» **What you should do**
Nothing should be output except the lines from the one containing "Keep writing the" through the one containing "self.tree.nodes.clear()", both ends included, each repeated exactly.

» **Given records**
------------------------------------------------------------------------
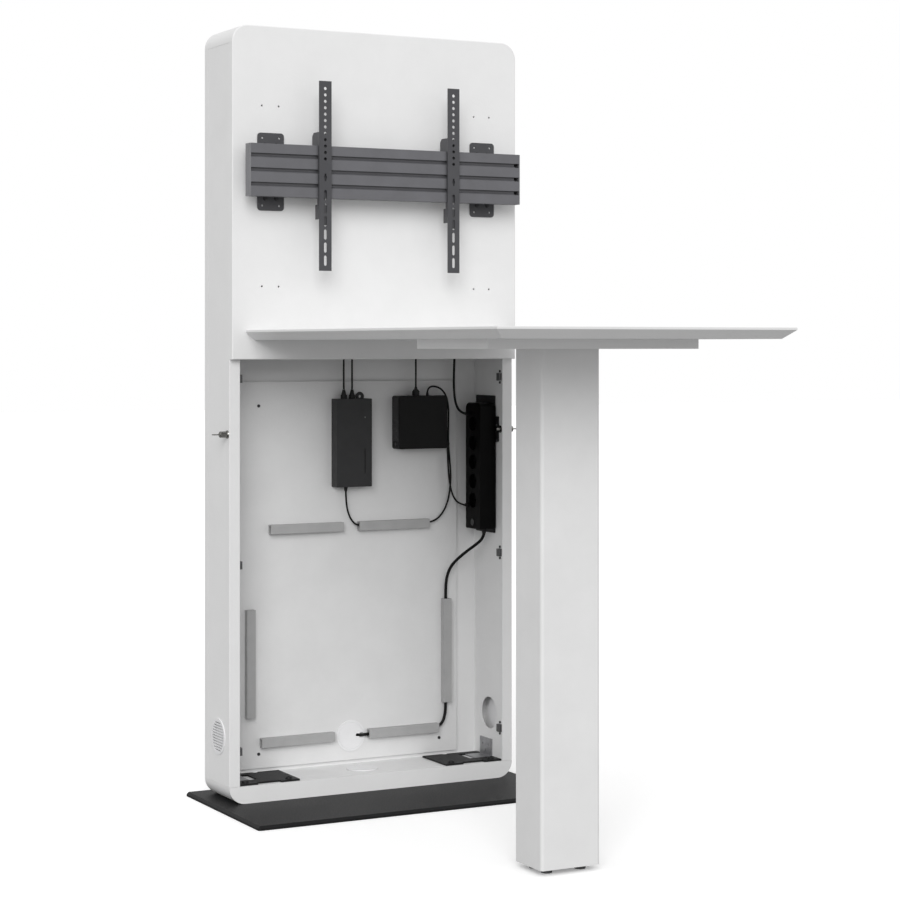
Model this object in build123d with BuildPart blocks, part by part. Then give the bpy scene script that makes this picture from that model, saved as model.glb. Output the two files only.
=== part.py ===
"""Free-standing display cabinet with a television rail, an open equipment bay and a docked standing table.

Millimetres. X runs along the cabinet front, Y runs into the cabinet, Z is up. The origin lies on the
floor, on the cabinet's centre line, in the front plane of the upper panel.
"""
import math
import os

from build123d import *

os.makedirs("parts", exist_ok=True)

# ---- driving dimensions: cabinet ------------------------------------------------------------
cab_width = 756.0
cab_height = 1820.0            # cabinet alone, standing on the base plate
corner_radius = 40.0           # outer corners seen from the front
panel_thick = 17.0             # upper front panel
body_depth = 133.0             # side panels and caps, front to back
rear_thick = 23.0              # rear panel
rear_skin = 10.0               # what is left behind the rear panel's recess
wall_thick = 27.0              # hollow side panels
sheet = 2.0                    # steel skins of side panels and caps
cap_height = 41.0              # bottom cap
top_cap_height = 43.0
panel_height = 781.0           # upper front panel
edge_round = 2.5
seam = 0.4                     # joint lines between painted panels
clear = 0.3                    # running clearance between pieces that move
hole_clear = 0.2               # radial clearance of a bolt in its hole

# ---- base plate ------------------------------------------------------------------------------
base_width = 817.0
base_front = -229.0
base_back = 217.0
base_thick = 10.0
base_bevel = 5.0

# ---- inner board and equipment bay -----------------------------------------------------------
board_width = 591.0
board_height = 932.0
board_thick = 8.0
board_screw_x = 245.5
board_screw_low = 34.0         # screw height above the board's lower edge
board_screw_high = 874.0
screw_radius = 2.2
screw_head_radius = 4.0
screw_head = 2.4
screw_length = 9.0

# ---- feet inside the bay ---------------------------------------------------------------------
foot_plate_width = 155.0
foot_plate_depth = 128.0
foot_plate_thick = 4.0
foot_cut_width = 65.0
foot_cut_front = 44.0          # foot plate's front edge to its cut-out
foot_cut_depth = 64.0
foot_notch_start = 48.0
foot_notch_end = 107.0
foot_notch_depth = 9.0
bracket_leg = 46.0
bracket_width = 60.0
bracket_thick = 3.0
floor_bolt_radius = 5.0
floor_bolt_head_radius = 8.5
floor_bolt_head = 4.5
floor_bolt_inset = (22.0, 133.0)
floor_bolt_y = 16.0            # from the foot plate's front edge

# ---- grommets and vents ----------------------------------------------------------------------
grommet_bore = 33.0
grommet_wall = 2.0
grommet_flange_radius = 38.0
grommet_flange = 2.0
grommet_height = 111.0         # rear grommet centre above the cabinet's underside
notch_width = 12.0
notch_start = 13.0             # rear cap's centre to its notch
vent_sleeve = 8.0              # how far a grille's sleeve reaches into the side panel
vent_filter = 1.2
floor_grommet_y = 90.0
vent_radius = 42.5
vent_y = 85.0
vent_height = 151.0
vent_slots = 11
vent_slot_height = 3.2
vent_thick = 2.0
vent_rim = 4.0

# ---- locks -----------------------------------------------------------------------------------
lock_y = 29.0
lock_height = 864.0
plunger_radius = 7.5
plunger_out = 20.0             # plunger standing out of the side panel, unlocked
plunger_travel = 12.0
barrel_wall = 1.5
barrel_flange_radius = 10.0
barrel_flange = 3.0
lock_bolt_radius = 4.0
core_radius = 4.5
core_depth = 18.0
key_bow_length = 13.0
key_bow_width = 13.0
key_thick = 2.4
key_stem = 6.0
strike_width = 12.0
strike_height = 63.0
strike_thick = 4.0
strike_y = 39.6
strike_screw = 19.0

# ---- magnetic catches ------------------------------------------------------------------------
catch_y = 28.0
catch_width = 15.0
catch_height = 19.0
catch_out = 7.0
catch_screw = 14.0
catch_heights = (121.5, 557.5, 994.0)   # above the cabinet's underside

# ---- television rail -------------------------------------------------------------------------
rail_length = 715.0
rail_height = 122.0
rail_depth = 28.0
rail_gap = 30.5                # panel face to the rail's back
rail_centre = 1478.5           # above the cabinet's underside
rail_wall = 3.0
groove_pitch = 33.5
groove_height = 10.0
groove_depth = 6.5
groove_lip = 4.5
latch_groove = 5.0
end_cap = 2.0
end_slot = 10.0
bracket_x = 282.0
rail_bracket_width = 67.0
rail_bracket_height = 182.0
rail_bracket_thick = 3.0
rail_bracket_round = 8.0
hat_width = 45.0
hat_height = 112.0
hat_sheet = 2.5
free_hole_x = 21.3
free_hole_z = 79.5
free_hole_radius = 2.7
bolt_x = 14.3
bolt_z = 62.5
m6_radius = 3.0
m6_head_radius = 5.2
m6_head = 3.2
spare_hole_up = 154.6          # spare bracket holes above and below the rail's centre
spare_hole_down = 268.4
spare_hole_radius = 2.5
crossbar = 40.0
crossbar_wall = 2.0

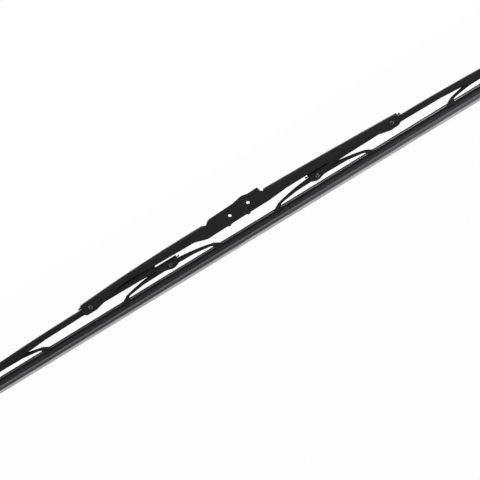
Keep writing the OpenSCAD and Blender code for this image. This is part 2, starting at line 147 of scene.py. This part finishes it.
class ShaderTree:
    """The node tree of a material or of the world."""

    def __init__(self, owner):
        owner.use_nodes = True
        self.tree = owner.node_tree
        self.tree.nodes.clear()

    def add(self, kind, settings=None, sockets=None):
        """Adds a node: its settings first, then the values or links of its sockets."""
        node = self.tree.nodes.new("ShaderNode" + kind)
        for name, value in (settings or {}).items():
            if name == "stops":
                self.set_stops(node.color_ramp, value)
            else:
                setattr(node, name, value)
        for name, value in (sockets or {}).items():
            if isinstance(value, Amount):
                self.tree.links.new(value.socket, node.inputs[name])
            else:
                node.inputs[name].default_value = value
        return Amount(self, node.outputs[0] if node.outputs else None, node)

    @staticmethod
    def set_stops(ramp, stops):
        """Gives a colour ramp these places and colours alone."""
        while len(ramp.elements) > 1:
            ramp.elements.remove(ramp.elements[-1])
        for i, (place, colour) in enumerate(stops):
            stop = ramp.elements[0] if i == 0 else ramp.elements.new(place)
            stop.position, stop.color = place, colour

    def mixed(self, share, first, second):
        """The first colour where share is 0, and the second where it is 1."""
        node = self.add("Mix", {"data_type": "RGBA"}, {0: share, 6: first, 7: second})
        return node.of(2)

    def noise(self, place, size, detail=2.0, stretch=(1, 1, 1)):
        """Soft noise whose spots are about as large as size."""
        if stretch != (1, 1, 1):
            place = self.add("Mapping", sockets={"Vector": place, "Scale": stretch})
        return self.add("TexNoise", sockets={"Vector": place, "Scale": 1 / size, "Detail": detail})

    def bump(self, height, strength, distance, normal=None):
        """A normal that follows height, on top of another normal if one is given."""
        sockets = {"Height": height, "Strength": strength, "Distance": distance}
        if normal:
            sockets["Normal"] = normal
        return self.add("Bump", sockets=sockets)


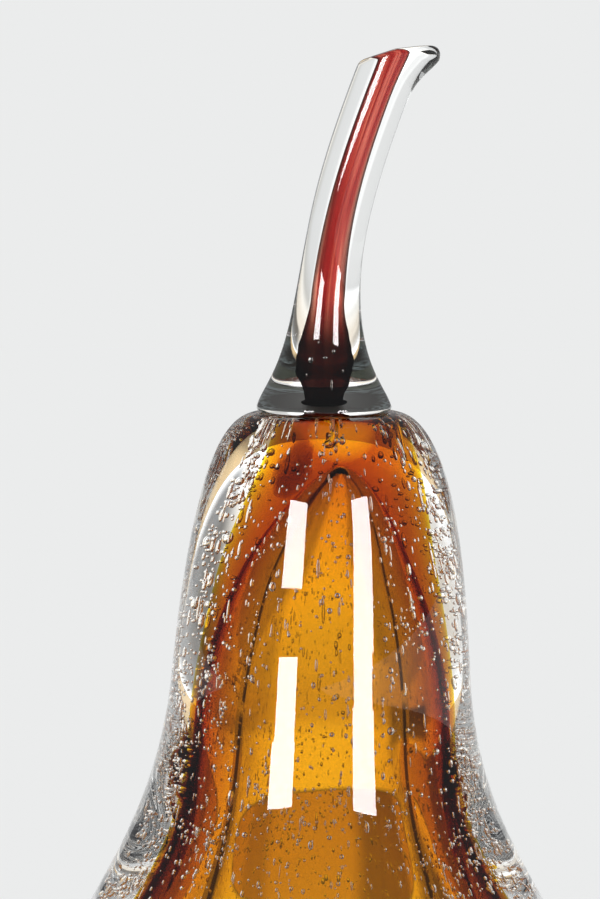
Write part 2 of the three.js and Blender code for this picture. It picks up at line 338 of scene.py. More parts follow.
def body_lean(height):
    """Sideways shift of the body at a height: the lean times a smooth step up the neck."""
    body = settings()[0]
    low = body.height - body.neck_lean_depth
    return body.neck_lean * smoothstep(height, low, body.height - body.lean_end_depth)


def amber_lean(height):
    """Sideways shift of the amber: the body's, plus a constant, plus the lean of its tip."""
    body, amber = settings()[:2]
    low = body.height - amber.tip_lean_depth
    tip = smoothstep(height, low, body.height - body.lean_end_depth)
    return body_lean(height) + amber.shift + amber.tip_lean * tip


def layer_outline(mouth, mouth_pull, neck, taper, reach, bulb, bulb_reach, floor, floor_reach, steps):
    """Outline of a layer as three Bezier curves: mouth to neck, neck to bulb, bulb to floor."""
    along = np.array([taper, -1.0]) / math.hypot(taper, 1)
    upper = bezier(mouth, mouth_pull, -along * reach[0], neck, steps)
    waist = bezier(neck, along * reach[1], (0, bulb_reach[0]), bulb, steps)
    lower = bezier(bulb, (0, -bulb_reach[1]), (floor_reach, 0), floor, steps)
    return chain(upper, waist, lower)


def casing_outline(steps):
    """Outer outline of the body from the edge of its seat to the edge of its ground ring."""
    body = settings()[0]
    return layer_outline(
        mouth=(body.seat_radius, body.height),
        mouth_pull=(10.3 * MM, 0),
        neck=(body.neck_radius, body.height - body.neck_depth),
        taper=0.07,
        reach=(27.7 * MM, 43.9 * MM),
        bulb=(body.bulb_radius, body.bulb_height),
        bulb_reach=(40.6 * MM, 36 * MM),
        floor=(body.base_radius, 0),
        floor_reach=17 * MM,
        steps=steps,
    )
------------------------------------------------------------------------
» **Solved exercise**
Keep writing the OpenSCAD and Blender code for this image. This is part 2, starting at line 147 of scene.py. This part finishes it.
class ShaderTree:
    """The node tree of a material or of the world."""

    def __init__(self, owner):
        owner.use_nodes = True
        self.tree = owner.node_tree
        self.tree.nodes.clear()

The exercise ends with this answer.